Well, certainly, Ulysses was challenging, but so rewarding, so rich and funny and sexy and, well, you know, everything that Joyce is. I found The Magic Mountain challenging in a different way. I never thought I’d get off that damn mountain and out of that damn sanatorium. Also William Gaddis’s The Recognitions is a difficult novel but worth the trip.


if you could write yourself into any novel

It would be fun to go On the Road, wouldn’t it? Except that I have clean bathroom issues so I probably wouldn’t enjoy that as much. I’d say maybe John Crowley’s Little, Big, so I could meet fairies, but also so I could try to bed Daily Alice.

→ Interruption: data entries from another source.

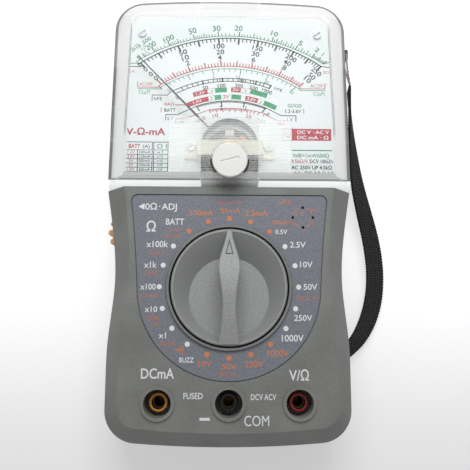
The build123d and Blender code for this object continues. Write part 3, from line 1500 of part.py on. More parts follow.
def lean_at(share):
    """The strap's lean at a share of its length, between the listed ones."""
    for (s0, lean0), (s1, lean1) in zip(STRAP_LEAN, STRAP_LEAN[1:]):
        if share <= s1:
            return lean0 + (lean1 - lean0) * (share - s0) / (s1 - s0)
    return STRAP_LEAN[-1][1]


def strap_section(share):
    """The strap's cross-section at a share of its length."""
    along = strap_wire.tangent_at(share)
    flat = along.cross(Vector(0, 0, 1)).normalized()
    plane = Plane(strap_wire.position_at(share), x_dir=flat, z_dir=along)
    with BuildSketch(plane) as section:
        Rectangle(STRAP_THICKNESS, STRAP_WIDTH, rotation=lean_at(share))
    return section.sketch


with BuildPart() as strap:
    loft([strap_section(i / STRAP_SECTIONS) for i in range(STRAP_SECTIONS + 1)])

thread_points = knob_frame(THREAD_ROUTE)
thread_radii = corner_radii(thread_points)
with BuildPart() as strap_thread:
    with BuildLine() as thread_path:
        FilletPolyline(*thread_points, radius=thread_radii)
    with BuildSketch(Plane(thread_points[0], z_dir=thread_path.line % 0)):
        Circle(THREAD_R)
    sweep()

# ---------------------------------------------------------------- files
pieces = {
    "case_back": case_back,
    "case_front": case_front,
    "label_panel": label_panel,
    "meter_cover": meter_cover,
    "zero_adjuster": zero_adjuster,
    "scale_plate": scale_plate,
    "yoke_ring": yoke_ring,
    "core_magnet": core_magnet,
    "core_bridges": core_bridges,
    "moving_coil": moving_coil,
    "coil_pivots": coil_pivots,
    "hairspring_upper": hairspring_upper,
    "hairspring_lower": hairspring_lower,
    "needle": needle,
    "upper_bridge": upper_bridge,
    "lower_bridge": lower_bridge,
    "jewel_screws": jewel_screws,
    "zero_lever": zero_lever,
    "plate_screws": plate_screws,
    "range_knob": range_knob,
    "knob_clip": knob_clip,
    "switch_rotor": switch_rotor,
    "wipers": wipers,
    "rotor_screw": rotor_screw,
    "detent_balls": detent_balls,
    "detent_springs": detent_springs,
    "jack_bush_left": jack_bush_left,
    "jack_bush_centre": jack_bush_centre,
    "jack_bush_right": jack_bush_right,
    "jack_sleeves": jack_sleeves,
    "circuit_board": circuit_board,
    "contact_tracks": contact_tracks,
    "resistors": resistors,
    "fuse": fuse,
    "fuse_clips": fuse_clips,
    "buzzer": buzzer,
    "ohm_potentiometer": ohm_potentiometer,
    "ohm_wheel": ohm_wheel,
    "hfe_socket": hfe_socket,
    "hfe_contacts": hfe_contacts,
    "round_cell_1": round_cell_1,
    "round_cell_2": round_cell_2,
    "cell_contacts": cell_contacts,
    "block_battery": block_battery,
    "block_connector": block_connector,
    "battery_door": battery_door,
    "door_screws": door_screws,
    "case_screws": case_screws,
    "strap_lug": strap_lug,
    "strap": strap,
    "strap_thread": strap_thread,
}
for name, piece in pieces.items():
    save(piece, name)
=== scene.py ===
"""Looks of an analogue multimeter: printed dial and panel, clear cover, woven wrist strap,
and the finish of every moulded, metal and wired piece. It lies on its back, face up."""

import json
from math import atan2, cos, degrees, hypot, pi, radians, sin, sqrt

import bmesh
import bpy
from mathutils import Matrix, Vector

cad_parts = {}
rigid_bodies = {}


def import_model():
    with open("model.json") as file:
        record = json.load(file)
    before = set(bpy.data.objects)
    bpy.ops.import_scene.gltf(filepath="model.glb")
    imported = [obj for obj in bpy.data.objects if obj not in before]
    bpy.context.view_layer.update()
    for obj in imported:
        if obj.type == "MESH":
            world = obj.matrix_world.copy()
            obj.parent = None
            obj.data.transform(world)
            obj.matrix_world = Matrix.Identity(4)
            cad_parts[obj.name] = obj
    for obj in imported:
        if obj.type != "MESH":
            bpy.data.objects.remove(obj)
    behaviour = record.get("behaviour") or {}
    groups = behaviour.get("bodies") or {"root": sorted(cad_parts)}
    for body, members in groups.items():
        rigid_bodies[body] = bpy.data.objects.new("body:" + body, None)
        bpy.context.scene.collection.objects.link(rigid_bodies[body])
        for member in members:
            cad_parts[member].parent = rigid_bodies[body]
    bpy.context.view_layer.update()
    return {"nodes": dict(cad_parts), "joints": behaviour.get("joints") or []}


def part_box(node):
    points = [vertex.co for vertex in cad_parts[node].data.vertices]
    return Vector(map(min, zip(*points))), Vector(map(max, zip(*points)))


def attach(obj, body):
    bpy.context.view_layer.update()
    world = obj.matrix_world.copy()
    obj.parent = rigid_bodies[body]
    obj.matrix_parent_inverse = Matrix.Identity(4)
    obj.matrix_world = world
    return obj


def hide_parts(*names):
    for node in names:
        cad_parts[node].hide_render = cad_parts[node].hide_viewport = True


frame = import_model()

# ---------------------------------------------------------------- places, from the frame
# Lengths are millimetres and places are measured from the knob's axis, unless they say otherwise.
MM = 0.001
PANEL_STEP = 0.3
ADJUSTER_RISE = 0.6
joints = {joint["name"]: joint for joint in frame["joints"]}
KNOB_Y = joints["knob_turn"]["pos_m"][1]
COIL_Y = (joints["needle_swing"]["pos_m"][1] - KNOB_Y) / MM
ADJUSTER_Y = (joints["zero_adjust"]["pos_m"][1] - KNOB_Y) / MM
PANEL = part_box("label_panel")[1].z / MM
FACE = PANEL + PANEL_STEP
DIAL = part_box("scale_plate")[1].z / MM
COVER_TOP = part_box("meter_cover")[1].z / MM - ADJUSTER_RISE


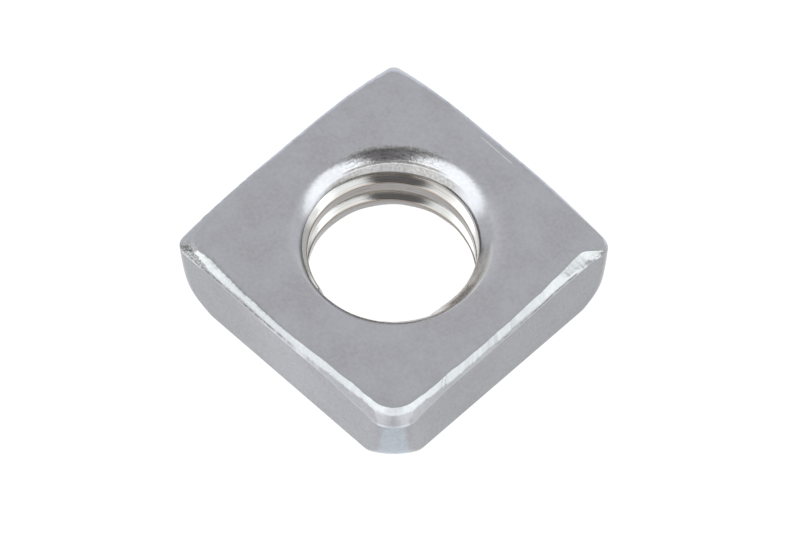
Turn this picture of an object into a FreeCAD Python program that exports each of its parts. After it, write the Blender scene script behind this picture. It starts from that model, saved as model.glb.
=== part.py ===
import FreeCAD, Part
import math
import os

# Square nut of the thin pattern, cold formed. Millimetres. The bearing face lies on z = 0, the
# thread axis is Z, and the flats face +X, -X, +Y and -Y. The rolled face is on top.

# Body
across_flats = 7.80
thickness = 2.32
top_corner_radius = 0.36
bottom_corner_radius = 1.28
corner_growth = 3.4
bottom_edge_radius = 0.06

# Rolled upper edge: it is narrow at the middle of each flat and wide at the corners, and the
# face falls away towards each corner.
corner_drop = 0.243
roll_width_middle = 0.112
roll_width_corner = 0.332
roll_depth_middle = 0.102
roll_depth_corner = 0.253
face_corner_radius = 0.65

# Hole
thread_size = 5.00
thread_pitch = 0.80
bore_allowance = 0.20
mouth_radius = 0.66
countersink_diameter = 5.10
countersink_angle = 90.0
thread_start_angle = 94.5

half = across_flats / 2.0
thread_depth = (1.0825 * thread_pitch - bore_allowance) / 2.0
bore_radius = thread_size / 2.0 - thread_depth
mouth_outer_radius = bore_radius + mouth_radius
flat_radius = (mouth_outer_radius + half - roll_width_middle) / 2.0
countersink_radius = countersink_diameter / 2.0
countersink_depth = (countersink_radius - bore_radius) / math.tan(math.radians(countersink_angle / 2.0))


def square_run(corner_radius):
    """Plan points of the rounded square, as eight runs: a flat, then the corner after it."""
    straight = half - corner_radius
    runs = []
    for quarter in range(4):
        flat = []
        for step in range(11):
            flat.append((half, straight * (step / 5.0 - 1.0)))
        corner = []
        for step in range(9):
            angle = math.radians(90.0 * step / 8.0)
            x = straight + corner_radius * math.cos(angle)
            y = straight + corner_radius * math.sin(angle)
            corner.append((x, y))
        turn = math.radians(90.0 * quarter)
        along = math.cos(turn)
        aside = math.sin(turn)
        for run in (flat, corner):
            runs.append([(x * along - y * aside, x * aside + y * along) for x, y in run])
    return runs


def cornerness(x, y):
    """0 at the middle of a flat, nearly 1 at a corner."""
    return max(0.0, (x * x + y * y) / (half * half) - 1.0)


def blend(middle, corner, share):
    return middle + (corner - middle) * share


def edge_through(points):
    curve = Part.BSplineCurve()
    curve.interpolate(points)
    return curve.toShape()


def ring(runs, place):
    """One closed ring of eight edges, where place gives the point in space of a plan point."""
    edges = []
    for run in runs:
        edges.append(edge_through([place(x, y) for x, y in run]))
    return Part.Wire(edges)


def wall_ring(share):
    """A ring of the upright wall, from its foot at share 0 to the start of the roll at share 1."""
    radius = blend(top_corner_radius, bottom_corner_radius, (1.0 - share) ** corner_growth)

    def place(x, y):
        near = cornerness(x, y)
        top = thickness - corner_drop * near - blend(roll_depth_middle, roll_depth_corner, near)
        return FreeCAD.Vector(x, y, top * share)

    return ring(square_run(radius), place)


def roll_end(near, width, depth):
    """Angle at which the roll meets the falling face with the same slope."""
    run = math.sqrt(1.0 + near) * half - flat_radius - width
    slope = 2.0 * corner_drop * near / run * width / depth
    return math.acos(slope / (1.0 - slope))


def roll_ring(share):
    """A ring of the rolled edge, from the wall at share 0 to the face at share 1."""
    radius = blend(top_corner_radius, face_corner_radius, math.sin(share * math.pi / 2.0) ** 2)

    def place(x, y):
        near = cornerness(x, y)
        width = blend(roll_width_middle, roll_width_corner, near)
        depth = blend(roll_depth_middle, roll_depth_corner, near)
        last = roll_end(near, width, depth)
        angle = share * last
        inset = width * (1.0 - math.cos(angle)) / (1.0 - math.cos(last))
        rise = depth * math.sin(angle) / math.sin(last)
        scale = (half - inset) / half
        return FreeCAD.Vector(x * scale, y * scale, thickness - corner_drop * near - depth + rise)

    return ring(square_run(radius), place)


def face_ring(share):
    """A ring of the falling face, from the roll at share 0 to the flat disc at share 1."""

    def place(x, y):
        near = cornerness(x, y)
        scale = (half - blend(roll_width_middle, roll_width_corner, near)) / half
        reach = math.hypot(x, y) * scale
        radius = blend(reach, flat_radius, share)
        turn = radius / math.hypot(x, y)
        return FreeCAD.Vector(x * turn, y * turn, thickness - corner_drop * near * (1.0 - share) ** 2)

    return ring(square_run(face_corner_radius), place)


def skin(rings):
    return Part.makeLoft(rings, False, False).Faces


def outer_faces():
    wall = skin([wall_ring(share) for share in (0.0, 0.07, 0.15, 0.25, 0.37, 0.5, 0.65, 0.82, 1.0)])
    faces = []
    for face in wall:
        box = face.BoundBox
        if min(box.XLength, box.YLength) < 1e-6:
            faces.append(Part.Face(face.OuterWire))
        else:
            faces.append(face)
    faces += skin([roll_ring(share / 6.0) for share in range(7)])
    faces += skin([face_ring(share / 4.0) for share in range(5)])
    return faces


def hole_faces():
    centre = FreeCAD.Vector(0, 0, 0)
    axis = FreeCAD.Vector(0, 0, 1)
    foot = FreeCAD.Vector(countersink_radius, 0, 0)
    low = FreeCAD.Vector(bore_radius, 0, countersink_depth)
    high = FreeCAD.Vector(bore_radius, 0, thickness - mouth_radius)
    bulge = mouth_radius * math.sqrt(0.5)
    middle = FreeCAD.Vector(mouth_outer_radius - bulge, 0, thickness - mouth_radius + bulge)
    lip = FreeCAD.Vector(mouth_outer_radius, 0, thickness)
    lines = [
        Part.LineSegment(foot, low).toShape(),
        Part.LineSegment(low, high).toShape(),
        Part.Arc(high, middle, lip).toShape(),
    ]
    faces = []
    for line in lines:
        faces += line.revolve(centre, axis, 360).Faces
    return faces


def plain_body():
    mouth = Part.Wire(Part.makeCircle(mouth_outer_radius, FreeCAD.Vector(0, 0, thickness)))
    foot = Part.Wire(Part.makeCircle(countersink_radius))
    top = Part.makeFace([face_ring(1.0), mouth], "Part::FaceMakerBullseye")
    bottom = Part.makeFace([wall_ring(0.0), foot], "Part::FaceMakerBullseye")
    shell = Part.Compound(outer_faces() + hole_faces() + [top, bottom])
    shell.sewShape(0.001)
    body = Part.makeSolid(shell.Shells[0])
    if body.Volume < 0:
        body.reverse()
    outline = []
    for edge in body.Edges:
        start = edge.Vertexes[0].Point
        if edge.BoundBox.ZMax < 0.0001 and math.hypot(start.x, start.y) > countersink_radius + 0.001:
            outline.append(edge)
    return body.makeFillet(bottom_edge_radius, outline)


def thread_tool():
    """The helical groove that cuts the thread: 60 degree flanks and a narrow flat at the root."""
    root_radius = thread_size / 2.0
    inner_radius = bore_radius - thread_depth / 2.0
    root_half = thread_pitch / 16.0
    inner_half = root_half + (root_radius - inner_radius) * math.tan(math.radians(30.0))
    spare_turns = 2
    turns = math.ceil(thickness / thread_pitch) + 2 * spare_turns
    edges = []
    for turn in range(turns):
        helix = Part.makeHelix(thread_pitch, thread_pitch, root_radius)
        helix.translate(FreeCAD.Vector(0, 0, (turn - spare_turns) * thread_pitch))
        edges += helix.Edges
    start = -spare_turns * thread_pitch
    corners = [
        FreeCAD.Vector(root_radius, 0, start - root_half),
        FreeCAD.Vector(root_radius, 0, start + root_half),
        FreeCAD.Vector(inner_radius, 0, start + inner_half),
        FreeCAD.Vector(inner_radius, 0, start - inner_half),
    ]
    profile = Part.makePolygon(corners + corners[:1])
    groove = Part.Wire(edges).makePipeShell([profile], True, True)
    groove.rotate(FreeCAD.Vector(0, 0, 0), FreeCAD.Vector(0, 0, 1), thread_start_angle)
    return groove


nut = plain_body().cut(thread_tool()).Solids[0]

os.makedirs("parts", exist_ok=True)
nut.exportStep("parts/square_nut.step")
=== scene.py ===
import math

import bpy
import numpy as np
from mathutils import Matrix, Vector, noise


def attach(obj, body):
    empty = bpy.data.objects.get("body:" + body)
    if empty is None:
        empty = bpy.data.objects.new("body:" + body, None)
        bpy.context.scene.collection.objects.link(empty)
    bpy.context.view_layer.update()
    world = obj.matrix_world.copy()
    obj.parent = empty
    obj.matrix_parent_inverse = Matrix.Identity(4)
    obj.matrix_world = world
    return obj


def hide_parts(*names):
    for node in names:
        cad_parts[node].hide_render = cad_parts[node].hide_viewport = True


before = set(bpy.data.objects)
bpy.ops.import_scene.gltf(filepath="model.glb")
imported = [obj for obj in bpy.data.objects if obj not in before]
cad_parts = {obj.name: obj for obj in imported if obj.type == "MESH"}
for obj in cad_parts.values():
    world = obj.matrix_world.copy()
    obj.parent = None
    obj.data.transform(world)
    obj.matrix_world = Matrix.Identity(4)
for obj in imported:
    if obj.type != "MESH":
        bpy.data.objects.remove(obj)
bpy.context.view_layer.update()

# Lengths are in millimetres and angles in degrees, unless a line says otherwise. MM turns a length
# into metres.
MM = 0.001
DIAGONAL = math.sqrt(0.5)

# The nut, as in the solid.
HALF = 3.90
THICK = 2.32
FOOT_BREAK = 0.06
SIZE = 5.00
PITCH = 0.80
ALLOWANCE = 0.20
MOUTH = 0.66
SINK_R = 2.55
START = 94.5
THREAD_DEPTH = (1.0825 * PITCH - ALLOWANCE) / 2.0
BORE = SIZE / 2.0 - THREAD_DEPTH
MOUTH_R = BORE + MOUTH
DISC_R = 3.05

# The four corners in turn: right, back, left, front. Each follows its flat: +X (front right),
# +Y (back right), -X (back left), -Y (front left).
CORNER_SIDES = ((1, 1), (-1, 1), (-1, -1), (1, -1))
CREASE_RADIUS = (0.32, 0.22, 0.33, 0.56)
FACE_RADIUS = (0.40, 0.55, 0.70, 0.95)
FOOT_RADIUS = (1.12, 1.28, 1.38, 0.72)
CREASE_FACET = (0.0, 0.0, 0.0, 0.10)
FOOT_FACET = (0.0, 0.0, 0.0, 0.25)
CORNER_DROP = (0.24, 0.24, 0.21, 0.12)
# The face falls towards each corner as the square of the way along the diagonal.
DROP_FROM, DROP_TO, DROP_MOST = 3.20, 5.15, 1.1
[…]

book you’ve planted on a coffee table to impress someone

I don’t have a coffee table but I keep Finnegan’s Wake on my desk next to me where I write. To impress anyone who ventures into my writing lair (no one ever does) and to remind myself that I haven’t read it and am afraid of it. It’s good to have a book you’re afraid of to keep you humble.

if you could subscribe to only one literary journal

The Pinch, of course. Out of our very own University of Memphis. A first-rate journal.


best thing you’ve read online recently

I like anything Marly Youmans puts in her blog. Same with Susan Henderson and Selah Saterstrom.


most anticipated upcoming release

Any time there is a new Philip Roth due I am excited. And since there is almost always a new Philip Roth due I am in a constant state of anticipatory enthusiasm.


recommended reading list:


Books You Might Not Read Unless Someone Told You To, And I Am Telling You To


Little, Big by John Crowley

Season of the Witch by James Leo Herlihy

Tunnel of Love by Peter DeVries

The Catherine Wheel by Jean Stafford

Beast in View by Margaret Millar

The Crock of Gold by James Stephens

The Gormenghast Trilogy by Mervyn Peake

Fisher’s Hornpipe by Todd McEwen

A Father’s Words by Richard Stern

Mercury by Cary Holladay

Book by Robert Grudin

Julian’s House by Judith Hawkes

The Angel of Forgetfulness by Steve Stern

Observatory Mansions by Edward Carey

Wittgenstein’s Mistress by David Markson

Darconville’s Cat by Alexander Theroux

The Ecstasy of Owen Muir by Ring Lardner, Jr.